◆ GIVEN REQUEST ◆
Find the lines below that contain the string "picture". Copy each one.

◆ EXERCISE MATERIAL ◆
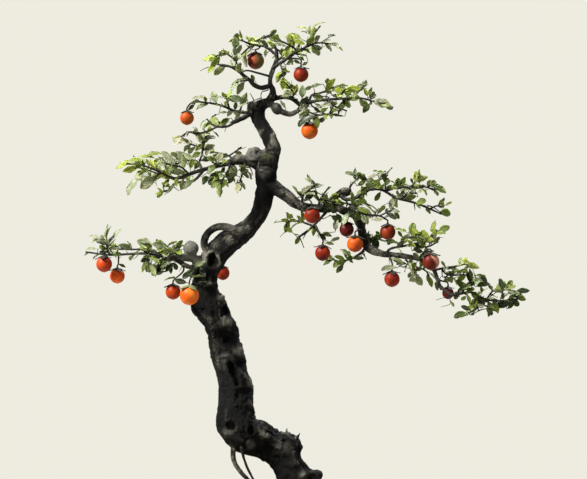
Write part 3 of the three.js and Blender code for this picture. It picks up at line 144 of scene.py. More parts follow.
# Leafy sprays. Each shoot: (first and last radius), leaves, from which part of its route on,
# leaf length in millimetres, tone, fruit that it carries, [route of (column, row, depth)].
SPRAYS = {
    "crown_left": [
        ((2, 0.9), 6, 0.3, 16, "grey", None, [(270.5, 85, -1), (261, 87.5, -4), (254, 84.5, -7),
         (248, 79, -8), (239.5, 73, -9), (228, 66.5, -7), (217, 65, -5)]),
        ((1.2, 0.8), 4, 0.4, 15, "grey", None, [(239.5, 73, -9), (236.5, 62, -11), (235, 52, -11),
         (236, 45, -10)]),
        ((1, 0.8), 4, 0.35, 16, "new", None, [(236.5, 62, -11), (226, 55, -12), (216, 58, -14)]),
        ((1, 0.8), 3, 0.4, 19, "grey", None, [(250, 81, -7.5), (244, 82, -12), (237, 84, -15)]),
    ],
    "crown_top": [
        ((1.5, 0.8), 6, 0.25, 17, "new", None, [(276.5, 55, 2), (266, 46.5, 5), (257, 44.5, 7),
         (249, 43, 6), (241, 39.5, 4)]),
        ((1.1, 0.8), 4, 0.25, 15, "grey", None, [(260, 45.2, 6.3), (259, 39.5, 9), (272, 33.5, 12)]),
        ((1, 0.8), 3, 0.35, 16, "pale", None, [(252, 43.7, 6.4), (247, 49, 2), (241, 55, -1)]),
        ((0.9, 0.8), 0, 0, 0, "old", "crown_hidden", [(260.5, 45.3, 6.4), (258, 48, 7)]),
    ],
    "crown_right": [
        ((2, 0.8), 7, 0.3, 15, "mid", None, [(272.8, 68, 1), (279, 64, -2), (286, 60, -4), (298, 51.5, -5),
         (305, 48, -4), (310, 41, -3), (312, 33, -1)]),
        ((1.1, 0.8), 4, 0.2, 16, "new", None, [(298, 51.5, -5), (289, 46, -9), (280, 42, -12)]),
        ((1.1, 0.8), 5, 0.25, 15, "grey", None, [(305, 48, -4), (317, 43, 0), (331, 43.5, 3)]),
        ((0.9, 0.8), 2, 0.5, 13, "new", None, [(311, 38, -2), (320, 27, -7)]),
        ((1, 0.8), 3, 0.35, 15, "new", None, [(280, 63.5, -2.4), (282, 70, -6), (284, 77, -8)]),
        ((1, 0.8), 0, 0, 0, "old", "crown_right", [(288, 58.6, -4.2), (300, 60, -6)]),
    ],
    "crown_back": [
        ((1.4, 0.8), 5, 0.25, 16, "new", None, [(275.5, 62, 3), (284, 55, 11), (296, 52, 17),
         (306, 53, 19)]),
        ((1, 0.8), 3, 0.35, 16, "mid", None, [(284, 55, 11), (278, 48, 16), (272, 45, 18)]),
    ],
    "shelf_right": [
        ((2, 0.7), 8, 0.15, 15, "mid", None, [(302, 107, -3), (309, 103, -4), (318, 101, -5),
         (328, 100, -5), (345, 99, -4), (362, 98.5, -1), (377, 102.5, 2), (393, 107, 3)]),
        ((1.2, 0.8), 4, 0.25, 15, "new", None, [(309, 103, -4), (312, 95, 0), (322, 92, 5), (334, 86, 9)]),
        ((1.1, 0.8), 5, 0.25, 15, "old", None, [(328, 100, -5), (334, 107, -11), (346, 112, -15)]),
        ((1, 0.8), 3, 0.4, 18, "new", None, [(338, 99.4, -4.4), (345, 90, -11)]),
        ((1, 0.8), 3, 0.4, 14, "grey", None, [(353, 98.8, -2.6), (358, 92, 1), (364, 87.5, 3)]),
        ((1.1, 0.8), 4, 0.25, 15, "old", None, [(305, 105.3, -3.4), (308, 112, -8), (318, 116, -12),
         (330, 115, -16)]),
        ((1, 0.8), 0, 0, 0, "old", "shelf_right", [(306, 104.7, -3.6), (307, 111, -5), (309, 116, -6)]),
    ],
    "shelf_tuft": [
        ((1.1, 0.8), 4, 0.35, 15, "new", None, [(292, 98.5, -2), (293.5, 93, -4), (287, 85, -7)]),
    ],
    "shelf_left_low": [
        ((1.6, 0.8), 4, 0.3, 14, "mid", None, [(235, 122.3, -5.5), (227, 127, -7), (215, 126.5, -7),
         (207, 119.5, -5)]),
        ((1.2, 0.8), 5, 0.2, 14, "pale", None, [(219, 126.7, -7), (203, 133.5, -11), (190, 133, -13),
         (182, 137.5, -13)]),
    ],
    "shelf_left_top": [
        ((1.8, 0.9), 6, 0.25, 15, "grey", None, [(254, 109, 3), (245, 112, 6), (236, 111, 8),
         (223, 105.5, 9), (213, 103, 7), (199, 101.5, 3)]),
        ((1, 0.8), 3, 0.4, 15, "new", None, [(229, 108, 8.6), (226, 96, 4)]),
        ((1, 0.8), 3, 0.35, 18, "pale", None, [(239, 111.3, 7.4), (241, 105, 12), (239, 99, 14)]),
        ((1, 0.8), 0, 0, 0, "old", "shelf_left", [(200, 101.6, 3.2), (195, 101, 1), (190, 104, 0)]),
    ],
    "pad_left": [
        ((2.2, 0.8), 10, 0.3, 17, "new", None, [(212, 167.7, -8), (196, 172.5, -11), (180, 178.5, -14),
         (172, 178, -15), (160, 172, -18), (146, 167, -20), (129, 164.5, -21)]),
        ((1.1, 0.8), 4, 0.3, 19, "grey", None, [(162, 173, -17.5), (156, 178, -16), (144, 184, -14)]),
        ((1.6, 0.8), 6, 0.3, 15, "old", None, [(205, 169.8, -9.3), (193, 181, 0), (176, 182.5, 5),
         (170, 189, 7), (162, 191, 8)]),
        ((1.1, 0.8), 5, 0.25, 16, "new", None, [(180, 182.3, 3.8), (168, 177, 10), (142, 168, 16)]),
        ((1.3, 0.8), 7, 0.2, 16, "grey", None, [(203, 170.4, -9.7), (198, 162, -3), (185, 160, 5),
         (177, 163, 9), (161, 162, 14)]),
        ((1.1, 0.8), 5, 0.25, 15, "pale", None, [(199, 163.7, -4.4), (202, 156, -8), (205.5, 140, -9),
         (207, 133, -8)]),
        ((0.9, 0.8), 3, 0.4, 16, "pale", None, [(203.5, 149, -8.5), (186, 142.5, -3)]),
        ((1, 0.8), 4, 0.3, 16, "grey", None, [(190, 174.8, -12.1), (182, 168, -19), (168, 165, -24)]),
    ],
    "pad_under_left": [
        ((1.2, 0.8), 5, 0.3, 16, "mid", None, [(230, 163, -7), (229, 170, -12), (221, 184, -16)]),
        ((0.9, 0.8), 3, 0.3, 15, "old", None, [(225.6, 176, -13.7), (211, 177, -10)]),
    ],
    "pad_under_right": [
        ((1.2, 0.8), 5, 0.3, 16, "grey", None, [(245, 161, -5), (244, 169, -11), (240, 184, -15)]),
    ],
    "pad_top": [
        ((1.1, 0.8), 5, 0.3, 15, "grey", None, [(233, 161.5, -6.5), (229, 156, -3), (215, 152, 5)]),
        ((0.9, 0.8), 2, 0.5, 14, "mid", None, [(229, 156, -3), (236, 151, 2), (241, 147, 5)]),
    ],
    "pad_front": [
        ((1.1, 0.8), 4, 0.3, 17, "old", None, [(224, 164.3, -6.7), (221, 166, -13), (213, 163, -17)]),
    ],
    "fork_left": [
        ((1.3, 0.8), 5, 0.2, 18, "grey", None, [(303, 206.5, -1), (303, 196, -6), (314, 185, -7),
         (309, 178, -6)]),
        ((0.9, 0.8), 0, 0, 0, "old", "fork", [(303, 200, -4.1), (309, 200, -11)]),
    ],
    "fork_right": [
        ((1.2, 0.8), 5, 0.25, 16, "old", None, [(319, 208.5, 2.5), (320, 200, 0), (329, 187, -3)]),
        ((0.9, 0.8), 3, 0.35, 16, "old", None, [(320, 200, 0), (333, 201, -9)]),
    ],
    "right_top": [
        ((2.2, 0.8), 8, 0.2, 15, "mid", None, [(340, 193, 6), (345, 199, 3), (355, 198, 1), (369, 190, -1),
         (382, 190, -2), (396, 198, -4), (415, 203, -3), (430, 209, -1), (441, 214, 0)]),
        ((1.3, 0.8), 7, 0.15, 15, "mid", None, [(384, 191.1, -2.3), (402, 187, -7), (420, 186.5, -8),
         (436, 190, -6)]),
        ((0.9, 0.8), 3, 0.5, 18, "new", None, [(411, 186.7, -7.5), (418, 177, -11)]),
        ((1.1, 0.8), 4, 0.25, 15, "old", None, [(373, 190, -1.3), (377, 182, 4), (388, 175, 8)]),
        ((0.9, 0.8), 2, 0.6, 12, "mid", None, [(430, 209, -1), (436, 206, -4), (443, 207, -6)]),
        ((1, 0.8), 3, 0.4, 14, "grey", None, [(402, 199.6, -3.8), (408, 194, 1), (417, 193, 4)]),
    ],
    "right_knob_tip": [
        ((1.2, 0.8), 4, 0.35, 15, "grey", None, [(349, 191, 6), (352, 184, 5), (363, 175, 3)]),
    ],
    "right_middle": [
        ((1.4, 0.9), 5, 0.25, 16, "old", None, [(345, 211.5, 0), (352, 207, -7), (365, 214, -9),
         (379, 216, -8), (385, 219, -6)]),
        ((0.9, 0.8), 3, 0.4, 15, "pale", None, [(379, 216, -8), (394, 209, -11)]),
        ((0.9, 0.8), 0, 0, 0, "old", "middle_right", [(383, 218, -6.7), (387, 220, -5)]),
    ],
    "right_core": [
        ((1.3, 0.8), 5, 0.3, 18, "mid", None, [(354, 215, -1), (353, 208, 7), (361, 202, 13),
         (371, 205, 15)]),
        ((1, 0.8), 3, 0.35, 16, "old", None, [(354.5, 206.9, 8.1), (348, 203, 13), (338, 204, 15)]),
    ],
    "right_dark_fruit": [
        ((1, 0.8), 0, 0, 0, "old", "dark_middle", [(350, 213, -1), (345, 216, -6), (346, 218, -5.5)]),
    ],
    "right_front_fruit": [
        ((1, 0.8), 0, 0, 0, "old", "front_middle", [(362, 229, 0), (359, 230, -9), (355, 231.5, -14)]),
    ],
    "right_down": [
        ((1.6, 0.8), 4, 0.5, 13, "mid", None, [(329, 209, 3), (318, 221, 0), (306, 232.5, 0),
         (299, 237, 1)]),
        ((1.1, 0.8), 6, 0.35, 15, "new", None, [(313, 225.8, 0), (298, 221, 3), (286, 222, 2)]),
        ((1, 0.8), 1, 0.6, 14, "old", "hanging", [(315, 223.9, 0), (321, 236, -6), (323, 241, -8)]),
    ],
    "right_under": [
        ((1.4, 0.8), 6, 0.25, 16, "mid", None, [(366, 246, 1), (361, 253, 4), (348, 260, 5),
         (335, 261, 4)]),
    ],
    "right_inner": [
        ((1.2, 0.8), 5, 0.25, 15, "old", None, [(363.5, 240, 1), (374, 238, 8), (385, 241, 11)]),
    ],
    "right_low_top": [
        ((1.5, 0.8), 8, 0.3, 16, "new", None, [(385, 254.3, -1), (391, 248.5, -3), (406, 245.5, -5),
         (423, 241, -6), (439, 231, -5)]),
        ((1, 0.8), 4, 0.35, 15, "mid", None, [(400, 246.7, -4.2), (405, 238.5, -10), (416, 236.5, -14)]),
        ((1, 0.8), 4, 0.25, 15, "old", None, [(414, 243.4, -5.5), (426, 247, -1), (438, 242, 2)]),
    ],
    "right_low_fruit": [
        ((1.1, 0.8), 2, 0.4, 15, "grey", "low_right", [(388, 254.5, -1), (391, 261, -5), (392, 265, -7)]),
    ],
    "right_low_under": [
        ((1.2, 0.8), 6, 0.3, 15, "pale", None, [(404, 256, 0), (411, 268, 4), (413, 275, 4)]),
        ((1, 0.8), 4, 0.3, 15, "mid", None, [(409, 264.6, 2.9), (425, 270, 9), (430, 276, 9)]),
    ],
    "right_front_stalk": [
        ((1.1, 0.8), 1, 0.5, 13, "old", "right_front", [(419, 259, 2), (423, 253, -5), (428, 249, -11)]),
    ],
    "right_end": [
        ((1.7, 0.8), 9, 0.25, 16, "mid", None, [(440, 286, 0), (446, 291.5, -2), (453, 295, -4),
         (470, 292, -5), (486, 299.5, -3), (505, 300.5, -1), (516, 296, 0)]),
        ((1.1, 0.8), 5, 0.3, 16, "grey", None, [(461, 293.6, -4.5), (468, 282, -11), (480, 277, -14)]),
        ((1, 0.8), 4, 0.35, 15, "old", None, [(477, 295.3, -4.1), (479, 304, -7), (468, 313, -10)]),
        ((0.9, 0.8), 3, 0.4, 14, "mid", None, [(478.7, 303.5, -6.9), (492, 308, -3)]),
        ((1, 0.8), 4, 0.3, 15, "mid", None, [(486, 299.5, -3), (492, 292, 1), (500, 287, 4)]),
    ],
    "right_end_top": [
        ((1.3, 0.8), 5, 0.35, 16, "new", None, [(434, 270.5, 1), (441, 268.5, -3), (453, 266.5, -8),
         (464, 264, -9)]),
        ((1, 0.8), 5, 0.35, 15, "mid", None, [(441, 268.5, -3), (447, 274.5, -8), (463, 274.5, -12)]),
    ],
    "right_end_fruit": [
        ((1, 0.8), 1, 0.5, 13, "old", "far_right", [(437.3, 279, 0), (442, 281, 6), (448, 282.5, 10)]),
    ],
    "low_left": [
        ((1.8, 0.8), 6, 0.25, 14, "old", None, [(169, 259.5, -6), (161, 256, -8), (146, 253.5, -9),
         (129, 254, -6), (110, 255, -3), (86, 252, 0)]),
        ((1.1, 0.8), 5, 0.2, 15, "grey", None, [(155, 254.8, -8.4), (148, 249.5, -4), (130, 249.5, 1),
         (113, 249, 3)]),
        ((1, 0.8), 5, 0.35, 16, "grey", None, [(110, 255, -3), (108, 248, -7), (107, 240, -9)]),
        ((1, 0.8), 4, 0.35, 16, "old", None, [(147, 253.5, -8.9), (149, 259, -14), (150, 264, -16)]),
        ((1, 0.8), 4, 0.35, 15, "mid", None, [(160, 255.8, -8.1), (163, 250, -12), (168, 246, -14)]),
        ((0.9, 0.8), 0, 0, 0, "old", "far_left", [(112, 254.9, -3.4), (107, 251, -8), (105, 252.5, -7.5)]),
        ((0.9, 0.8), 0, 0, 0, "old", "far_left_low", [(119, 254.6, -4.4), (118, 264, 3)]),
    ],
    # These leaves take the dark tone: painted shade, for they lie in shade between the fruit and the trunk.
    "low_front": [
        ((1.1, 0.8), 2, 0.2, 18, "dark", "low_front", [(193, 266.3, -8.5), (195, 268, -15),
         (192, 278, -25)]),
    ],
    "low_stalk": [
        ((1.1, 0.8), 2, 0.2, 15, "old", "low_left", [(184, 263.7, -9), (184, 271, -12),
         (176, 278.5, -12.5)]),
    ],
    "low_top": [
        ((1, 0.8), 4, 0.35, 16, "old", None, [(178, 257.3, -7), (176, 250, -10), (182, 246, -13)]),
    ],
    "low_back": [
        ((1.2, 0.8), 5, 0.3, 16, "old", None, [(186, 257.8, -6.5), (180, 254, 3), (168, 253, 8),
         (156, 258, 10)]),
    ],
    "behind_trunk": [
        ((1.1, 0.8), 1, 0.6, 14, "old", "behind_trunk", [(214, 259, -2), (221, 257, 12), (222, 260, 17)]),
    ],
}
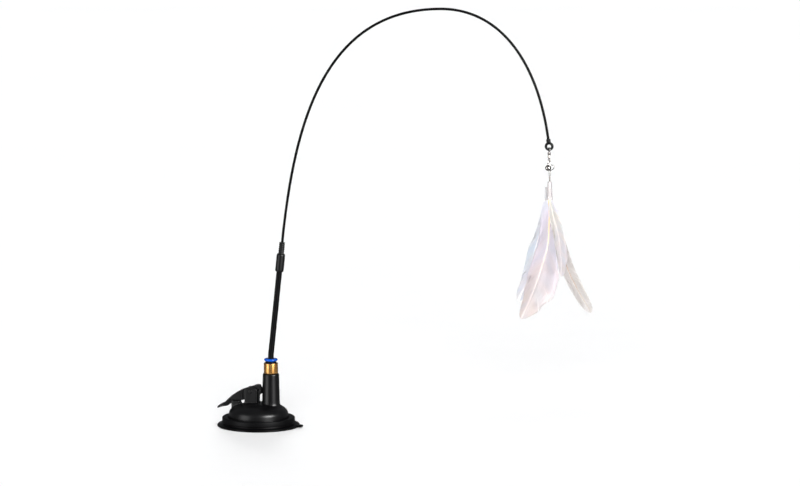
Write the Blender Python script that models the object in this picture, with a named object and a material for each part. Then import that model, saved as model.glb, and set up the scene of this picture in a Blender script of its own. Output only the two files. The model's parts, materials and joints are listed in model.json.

◆ ANSWER TO THE EXERCISE ◆
Write part 3 of the three.js and Blender code for this picture. It picks up at line 144 of scene.py. More parts follow.
Write the Blender Python script that models the object in this picture, with a named object and a material for each part. Then import that model, saved as model.glb, and set up the scene of this picture in a Blender script of its own. Output only the two files. The model's parts, materials and joints are listed in model.json.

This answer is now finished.